He acknowledged these issues will take more than a year to fix. But he said the company's started multiyear plans to address them. That doesn't mean he thinks Facebook is fully on the ball. "In the past we didn't focus as much on these issues as we needed to, but we're now much more proactive," he wrote.
"I've learned a lot from focusing on these issues and we still have a lot of work ahead," Zuckerberg added. "I'm proud of the progress we've made in 2018 and grateful to everyone who has helped us get here — the teams inside Facebook, our partners and the independent researchers and everyone who has given us so much feedback. I'm committed to continuing to make progress on these important issues as we enter the new year."
That leaves Zuckerberg in an odd spot for his annual personal challenge, which over the years has included everything from reading more to learning mandarin.
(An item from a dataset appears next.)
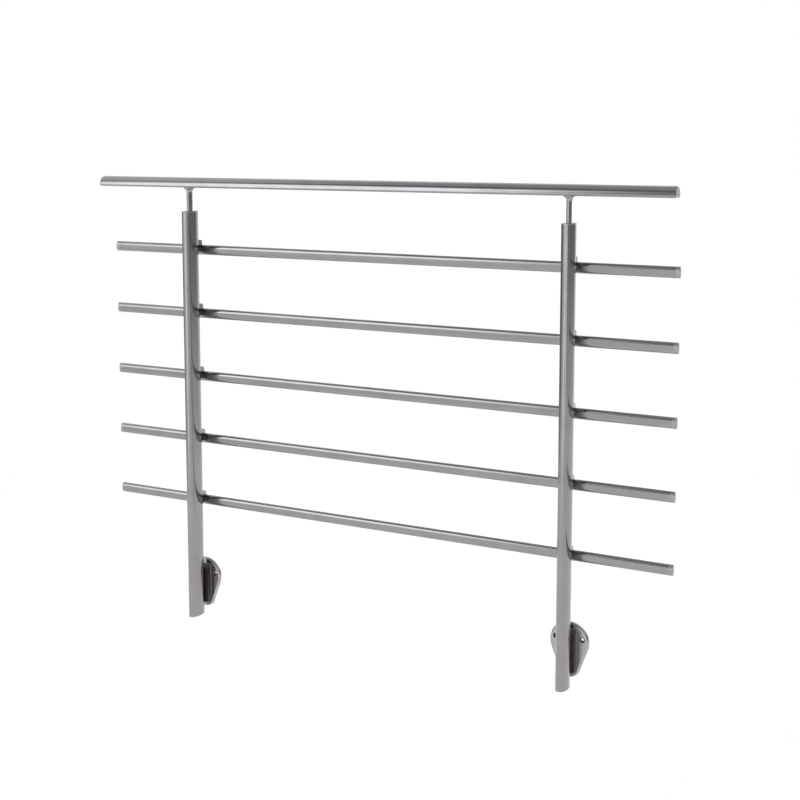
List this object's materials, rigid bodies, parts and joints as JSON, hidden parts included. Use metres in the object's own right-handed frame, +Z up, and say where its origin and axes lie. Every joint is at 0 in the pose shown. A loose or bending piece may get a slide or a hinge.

Last year, his challenge was to build personal assistant software like Jarvis, the comic book AI-sidekick for Iron Man. (Only, instead of being voiced by the Avengers movie star Paul Bettany, Zuckerberg's was voiced by Morgan Freeman. Because, why not?)
At the beginning of this year, Zuckerberg chose to make his annual challenge about fixing Facebook. By his own measure, there's still work to be done. Which is why some Twitter users suggested he try something less daunting while he continues working on Facebook.
Read Zuckerberg's full post below.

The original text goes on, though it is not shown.